Investments can be in people, in infrastructure and in programs that offer energy efficiency. These investments offer a “twofer”. Infrastructure spending is the other category of federal aid with a large “bang for the buck” in terms of immediate job and income creation, but careful investments also provide an ongoing stream of benefits because they create assets that increase incomes or reduce costs for years into the future.
These assets can be transportation improvements, energy efficiency (the administration is considering a “cash for caulkers” program to spur weatherization) and a labor force with better skills.
A portion of this safety net and investment spending should be directed to helping state and local governments that are struggling to maintain services and investments for the future.
It is criminal that students and workers are being turned away from education and training at precisely the time when it is most needed and when people have time because they are unemployed. We are not acting like a nation that believes our future depends on the skill of our labor force.
And we get a triple bottom line if these investments create jobs now, leave a lasting stream of income gains or cost savings and address energy efficiency and other environmental goals.
Sadly the Debate over Past Federal Aid and Future Proposals will Continue
Our politics has become both timid and opportunistic.
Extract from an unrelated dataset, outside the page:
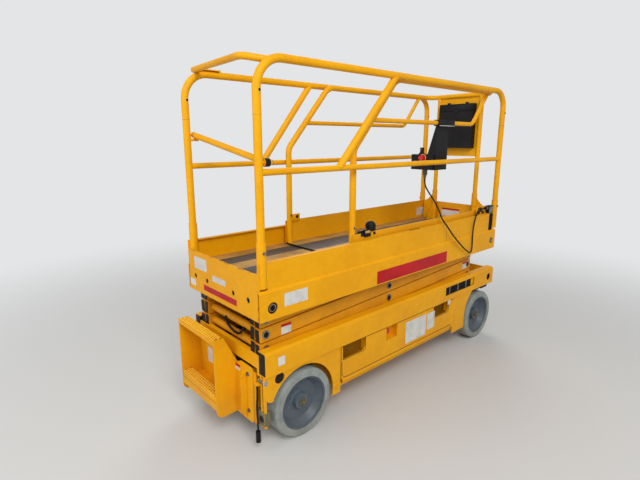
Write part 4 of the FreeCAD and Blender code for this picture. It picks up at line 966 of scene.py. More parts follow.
@dataclass
class Wheels:
    """Tyres, rims and their hub nuts."""

    outer_y: float = TYRE.high.y
    axle_z: float = TYRE.middle.z
    rear_x: float = pivot("wheel_spin_rear_near").x
    front_x: float = pivot("wheel_spin_front_near").x
    boss_depth: float = 0.016
    washer_radius: float = 0.024
    washer_top: float = 0.0045
    nut_radius: float = 0.017
    nut_top: float = 0.012
    pin_radius: float = 0.009
    pin_top: float = 0.0155

    def build(self, kit: Kit) -> None:
        """Dresses all four wheels and adds their nuts."""
        for end, x in (("rear", self.rear_x), ("front", self.front_x)):
            for side in Side:
                name = f"{end}_{side.word}"
                kit.shop.dress("tyre_" + name, self.tyre(name, x))
                kit.shop.dress("rim_" + name, RIM)
                self.hub_nut(kit, name, x, side)

    def tyre(self, name: str, x: float) -> TyreFinish:
        """The finish of one tyre, with its moulding marks round its own axle."""
        return TyreFinish("tyre_" + name, "grey_tyre", srgb(152, 157, 152), srgb(130, 135, 131),
                          0.75, specular=0.3, mottle_scale=12.0, dust=0.25, dust_top=0.25,
                          scuffs=0.4, scuff_colour=srgb(84, 84, 80), grain_scale=150.0,
                          relief=0.0012, axle=(x, 0.0, self.axle_z))

    def hub_nut(self, kit: Kit, name: str, x: float, side: Side) -> None:
        """A slotted nut and pin end on the hub's boss."""
        base = (x, side.at(self.outer_y - self.boss_depth), self.axle_z)
        washer, nut, pin = self.washer_radius, self.nut_radius, self.pin_radius
        low, middle, high = self.washer_top, self.nut_top, self.pin_top
        shape = bmesh.new()
        for outline, steps in (
                ([(washer, 0.0), (washer, 0.003), (washer - 0.004, 0.004), (washer - 0.004, low)],
                 24),
                ([(nut, low), (nut, middle - 0.002), (nut - 0.002, middle), (0.0, middle)], 6),
                ([(pin, middle), (pin, high - 0.001), (pin - 0.0015, high), (0.0, high)], 16)):
            add_turned(shape, outline, base, side.out, steps)
        kit.shop.piece("hub_nut_" + name, shape, BRASS, "wheel_" + name, TURNED_DEGREES)


@dataclass
class Beams:
    """The chassis's beams with their windows backed by painted shade, dark blocks in their open
    ends, flaps and wheel covers.
    """

    outer_y: float = CHASSIS.high.y
    rear_x: float = CHASSIS.low.x
    front_x: float = CHASSIS.high.x
    bottom_z: float = SIDE_PLATES.high.z
    top_z: float = CHASSIS.high.z
    web: float = 0.006
    window_x: Flat = (0.545, 0.975)
    window_z: Flat = (0.505, 0.573)
    pipes: int = 6
    pipe_radius: float = 0.0035
    pipe_depth: float = 0.0075
    pipe_wave: float = 0.003
    pipe_shape: tuple[Flat, ...] = ((0.0, 0.0), (0.09, 1.0), (0.20, -1.0), (0.29, 0.5),
                                    (0.376, 0.0))
    clip_places: tuple[float, ...] = (0.05, 0.17, 0.29)
    clip_width: float = 0.012
    pocket_width: float = 0.042
    end_block_y: Flat = (0.327, 0.383)
    flap: tuple[Point, Point] = ((1.108, 0.328, 0.437), (1.205, 0.386, 0.458))
    cover: tuple[Point, Point] = ((-1.030, 0.245, 0.440), (-0.740, 0.368, 0.4515))

    def window(self, kit: Kit, side: Side) -> None:
        """Black pipes clipped inside a beam's window, before a dark back of painted shade."""
        start = self.window_x[0] + 0.004
        low, high = self.window_z
        y = side.at(self.outer_y - self.pipe_depth)
        first = low + 2 * self.pipe_radius
        step = (high - low - 4 * self.pipe_radius) / (self.pipes - 1)
        lines = []
        for row in range(self.pipes):
            wave = self.pipe_wave * math.sin(row * 2.1)
            lines.append([(start + along, y, first + row * step + wave * share)
                          for along, share in self.pipe_shape])
        hoses(kit, "beam_pipes_" + side.word, lines, self.pipe_radius, RUBBER, "chassis")
        blocks(kit, "beam_clips_" + side.word,
               [((start + place_at, y - 0.0045, low + 0.001),
                 (start + place_at + self.clip_width, y + 0.0045, high - 0.001))
                for place_at in self.clip_places], STEEL, "chassis")
        self.window_back(kit, side)

    def window_back(self, kit: Kit, side: Side) -> None:
        """The dark back of a window, painted shade inside the beam, and the painted pocket at its
        front end.
        """
        deep, shallow = side.at(self.outer_y - 0.014), side.at(self.outer_y - self.web - 0.006)
        low, high = self.window_z[0] - 0.012, self.window_z[1] + 0.012
        split = self.window_x[1] - self.pocket_width
        # The dark back is painted shade inside the beam; the pocket is the beam's own yellow paint.
        for name, start, end, finish in (
                ("back", self.window_x[0] - 0.014, split, DARK),
                ("pocket", split, self.window_x[1] + 0.018, YELLOW)):
            blocks(kit, f"window_{name}_{side.word}", [((start, deep, low), (end, shallow, high))],
                   finish, "chassis")

    def ends(self, kit: Kit) -> None:
        """Dark blocks in the beams' open ends, dark flaps by the front wheels that are partly
        painted shade in the arches, covers over the rear ones.
        """
        low, high = self.bottom_z + self.web, self.top_z - self.web
        # Dark blocks that fill the beams' open ends.
        caps = []
        for x in (self.rear_x + 0.0045, self.front_x - 0.0045):
            caps += both_sides((x - 0.005, self.end_block_y[0], low), (x + 0.005, self.end_block_y[1], high))
        blocks(kit, "beam_end_dark_blocks", caps, BLACK_PLASTIC, "chassis", 0.002)
        # Dark rubber flaps under the beams above the front wheels, partly painted shade in the
        # wheel arches.
        blocks(kit, "wheel_flaps_and_arch_shade", both_sides(*self.flap), RUBBER, "chassis", 0.003)
        blocks(kit, "wheel_covers", both_sides(*self.cover), BLACK_STEEL, "chassis", 0.002)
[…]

We have been in a mostly silly and misdirected debate over past “stimulus” efforts and, unfortunately that will continue even while persistent unemployment eats at the fabric of families and society and leaves us further behind in the race to be competitive in the world economy.
Republicans will criticize Obama’s new initiatives partly for ideological reasons and partly for political reasons. I fear that if these were President McCain’s proposals that Democrats would want to paint the long and lingering recession as his fault. Our politics is as if this were business as usual and not a serious period of economic distress.
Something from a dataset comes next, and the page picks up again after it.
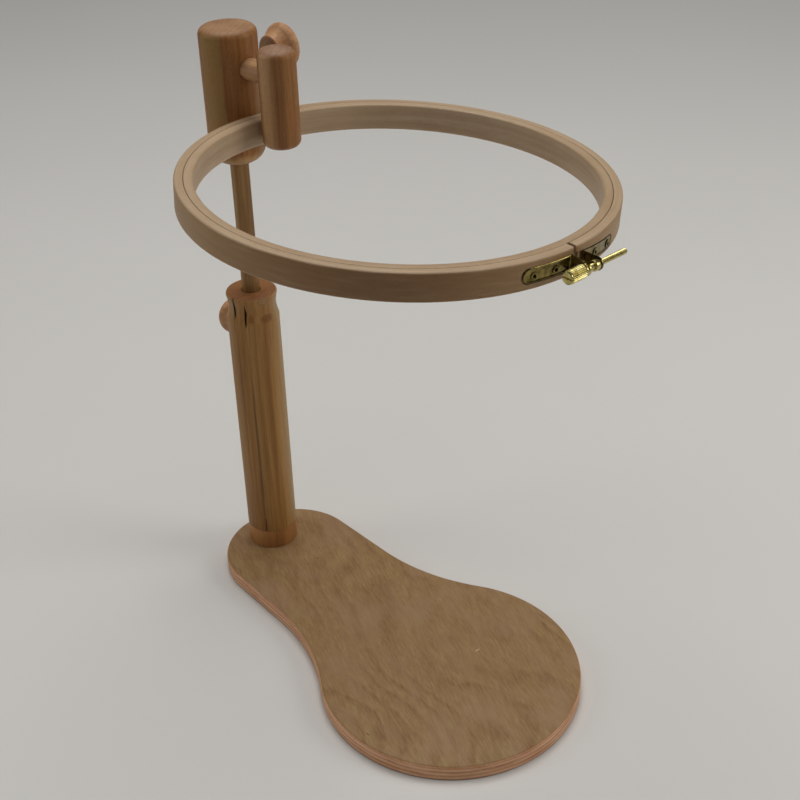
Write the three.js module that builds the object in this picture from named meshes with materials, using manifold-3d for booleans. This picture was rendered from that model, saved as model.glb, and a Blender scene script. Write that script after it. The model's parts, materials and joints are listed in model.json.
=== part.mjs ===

The political debate also misses what I think is the real message from the disappointing economic indicators this year.
First, the $787 billion “stimulus” program is only one of a large arsenal of weapons thrown at the economic downturn including many that started before the November 2008 election and most that were bipartisan when approved. We have had interest rate cuts since 2007, the TARP program enacted before the election, ongoing support for financial and housing markets from the FHA, Federal Reserve Bank and Treasury and targeted tax credits for autos and housing.
If there is failure or frustration it cannot be linked to just one part of the massive effort launched to prevent even more serious economic turmoil or to start a recovery. All of these efforts combined have failed so far to launch a strong recovery in job growth.
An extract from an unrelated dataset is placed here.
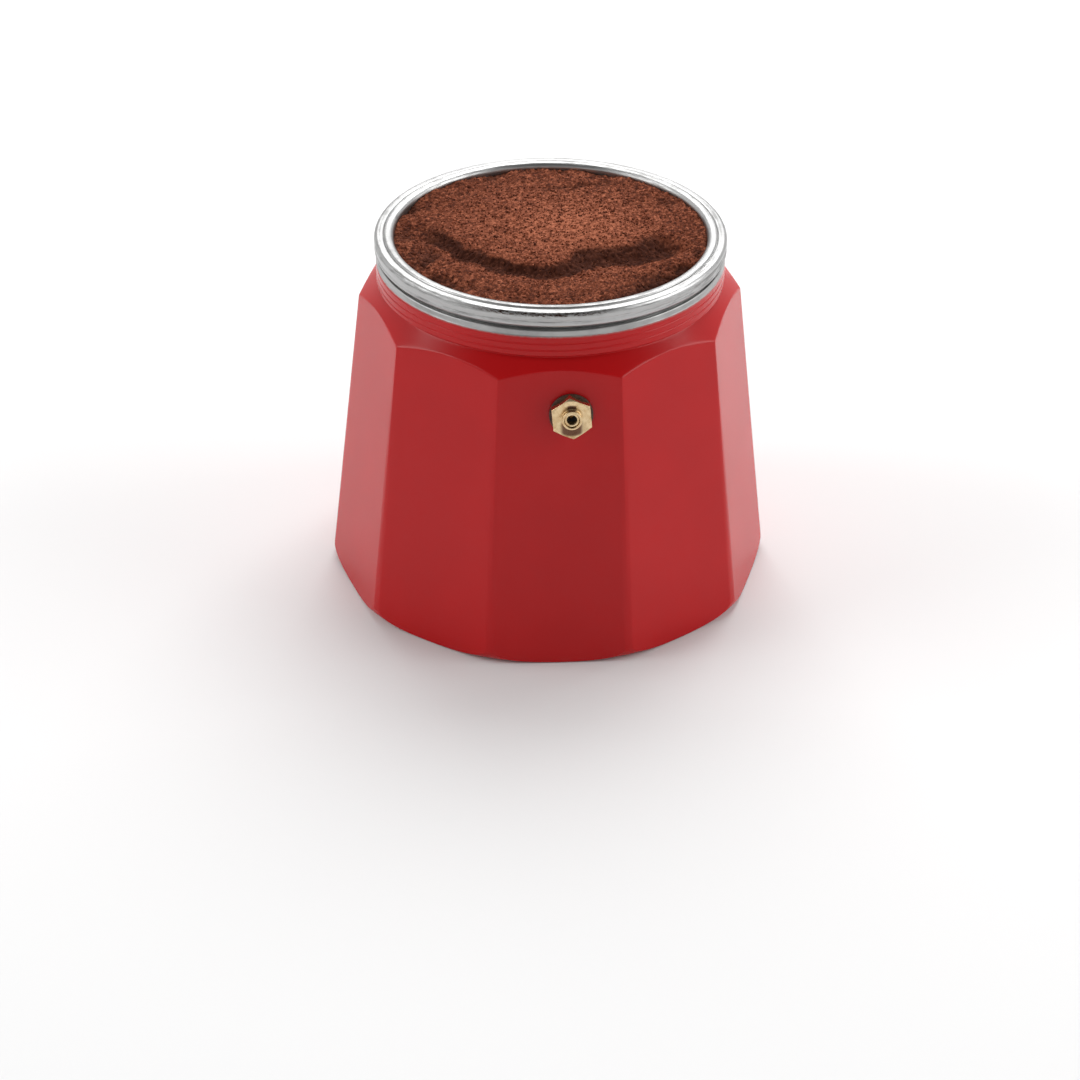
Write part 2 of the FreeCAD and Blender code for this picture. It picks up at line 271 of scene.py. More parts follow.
@dataclass(frozen=True)
class Polygon:
    """A regular polygon with rounded corners, seen as a reach for each direction.

    Attributes:
        sides: Number of flats.
        first_flat: Direction of one flat's middle, in degrees.
        rounding: Radius of the corners over the distance of the flats.
    """

    sides: int
    first_flat: float
    rounding: float

    @property
    def half(self) -> float:
        """Half the angle of one side, in radians."""
        return math.pi / self.sides

    @property
    def flat_end(self) -> float:
        """Angle from a flat's middle to where its corner rounding starts, in radians."""
        return math.atan((1.0 - self.rounding) * math.tan(self.half))

    def angles(self, per_flat: int, per_corner: int) -> np.ndarray:
        """Directions of the columns: even on each flat, close together at its ends and round its corners.

        Args:
            per_flat: Columns across a flat.
            per_corner: Columns inside a corner's rounding.

        Returns:
            The angles in radians, rising once round from the middle of one corner on.
        """
        ends = self.flat_end
        across = np.arctan(np.tan(ends) * np.linspace(-1.0, 1.0, per_flat))
        guards = ends - (self.half - ends) * np.array([0.5, 1.5, 4.0])
        round_part = np.linspace(ends, 2 * self.half - ends, per_corner + 2)[1:-1]
        local = np.sort(np.concatenate([across, guards, -guards, round_part]))
        flats = math.radians(self.first_flat) + 2 * self.half * np.arange(self.sides)
        return (flats[:, None] + local[None, :]).reshape(-1)

    def reach(self, angles: np.ndarray) -> np.ndarray:
        """Distance of the outline in each direction, where the flats are 1 from the middle.

        On a flat it is 1 / cos(a), a being the angle from the flat's middle. Round a corner it is the far
        crossing of the ray with the corner's circle: c cos(b) + sqrt(q^2 - c^2 sin(b)^2).

        Args:
            angles: Directions in radians.

        Returns:
            One factor for each direction.
        """
        turn = 2 * self.half
        local = np.mod(angles - math.radians(self.first_flat) + self.half, turn) - self.half
        middle = (1.0 - self.rounding) / math.cos(self.half)
        beside = self.half - np.abs(local)
        inside = np.maximum(self.rounding**2 - (middle * np.sin(beside)) ** 2, 0.0)
        rounded = middle * np.cos(beside) + np.sqrt(inside)
        return np.where(np.abs(local) <= self.flat_end, 1.0 / np.cos(local), rounded)


def crossing(
    first: np.ndarray, last: np.ndarray, gap: Callable[[np.ndarray], np.ndarray], rounds: int = 40
) -> np.ndarray:
    """Halves an interval again and again to find where gap, a rising function, passes through 0.

    Args:
        first: Value where gap is negative, one for each column.
        last: Value where gap is positive.
        gap: The function, from an array to an array.
        rounds: Number of halvings.

    Returns:
        The crossing for each column.
    """
    low, high = np.array(first, float), np.array(last, float)
    for _ in range(rounds):
        middle = (low + high) / 2
        below = gap(middle) < 0
        low, high = np.where(below, middle, low), np.where(below, high, middle)
    return (low + high) / 2


@dataclass
class Clouds:
    """Seeded random heights over a plane, from a square lattice that repeats."""

    seed: int
    count: int = 257
    lattice: np.ndarray = field(init=False)
    shifts: np.ndarray = field(init=False)

    def __post_init__(self) -> None:
        """Draws the random lattices."""
        chance = np.random.default_rng(self.seed)
        self.lattice = chance.uniform(-1.0, 1.0, (self.count, self.count))
        self.shifts = chance.uniform(0.0, 1.0, (self.count, self.count, 3))

    def at(self, numbers: np.ndarray, i: np.ndarray, j: np.ndarray) -> np.ndarray:
        """The numbers at lattice points i and j, which wrap round past the last."""
        return numbers[np.mod(i, self.count), np.mod(j, self.count)]

    def smooth(self, x: np.ndarray, y: np.ndarray, wavelength: float) -> np.ndarray:
        """Heights from -1 to 1: random numbers on a square lattice, eased between its points.

        Args:
            x: Places along x.
            y: Places along y.
            wavelength: Distance between lattice points.

        Returns:
            One height for each place.
        """
        u, v = x / wavelength + 101.3, y / wavelength + 57.7
        i, j = np.floor(u).astype(int), np.floor(v).astype(int)
        s, t = smooth_step(u - i, 0.0, 1.0), smooth_step(v - j, 0.0, 1.0)
        low = self.at(self.lattice, i, j) * (1 - s) + self.at(self.lattice, i + 1, j) * s
        high = self.at(self.lattice, i, j + 1) * (1 - s) + self.at(self.lattice, i + 1, j + 1) * s
        return low * (1 - t) + high * t

    def layered(self, x: np.ndarray, y: np.ndarray, wavelength: float, layers: int) -> np.ndarray:
        """Smooth heights at several wavelengths, each half as long and half as high as the one before.

        Args:
            x: Places along x.
            y: Places along y.
            wavelength: The longest wavelength.
            layers: How many there are.

        Returns:
            One height for each place.
        """
        total = np.zeros_like(x)
        for layer in range(layers):
            total += self.smooth(x + 7.1 * layer, y - 3.3 * layer, wavelength / 2**layer) / 2**layer
        return total

    def pebbles(self, x: np.ndarray, y: np.ndarray, size: float) -> tuple[np.ndarray, np.ndarray]:
        """Packed grains: each place belongs to the nearest of one random point in each lattice square.

        Args:
            x: Places along x.
            y: Places along y.
            size: Mean distance between grains.

        Returns:
            The height of each place on its grain, 1 at the middle and 0 at 0.6 of the spacing, and a random
            number from 0 to 1 that all places on one grain share.
        """
        u, v = x / size + 61.7, y / size + 88.9
        i, j = np.floor(u).astype(int), np.floor(v).astype(int)
        nearest, tone = np.full(x.shape, 9.0), np.zeros(x.shape)
        for di in (-1, 0, 1):
            for dj in (-1, 0, 1):
                shift = self.at(self.shifts, i + di, j + dj)
                away = (i + di + shift[..., 0] - u) ** 2 + (j + dj + shift[..., 1] - v) ** 2
                closer = away < nearest
                nearest = np.where(closer, away, nearest)
                tone = np.where(closer, shift[..., 2], tone)
        return np.clip(1.0 - nearest / 0.6**2, 0.0, 1.0), tone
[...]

To me the real message is that people and businesses are scared, are acting cautiously and have a major priority to rebuild their balance sheets and credit positions. All of these interest rate, tax and spending measures have not created enough customers to prompt businesses to expand production and hire more workers. For very sensible reasons our policies are facing a skeptical and fearful set of customers.
So the heavy lifting still needs to be done by government policies until consumers and businesses have the incentive to increase spending.
The government is needed versus government is evil debate is off point at best. The solid evidence is that government spending has the biggest immediate bang for the buck. I think the previous stimulus package was not sufficiently timely or targeted and it has given government stimulus efforts a bad name but we can do better this time.
But the money eventually gets spent in the private sector in any event. Infrastructure projects are done by private sector companies hiring workers and buying materials from other private sector companies. Unemployment insurance benefits are spent in the private sector economy as is nearly all of the extra safety net spending. Teachers and school janitors who have jobs through stimulus funding spend their income in the private sector.
And we are beginning to see the potential for energy grant funds to stimulate private sector venture capital activity.
So Let’s get on with the Job of Turning the End of the Recession into the Beginning of a Strong Recovery
The need for additional federal assistance does not eliminate the need for a plan to reduce the deficit once the economy is in recovery. It does not eliminate the need to make sure that the money is spent wisely and quickly, which was not always done in the first stimulus program.
And it does not completely eliminate legitimate differences as to how best to structure the next round of spending although I think continuing the safety net and double bottom line investing are clear guidelines for sound funding strategies.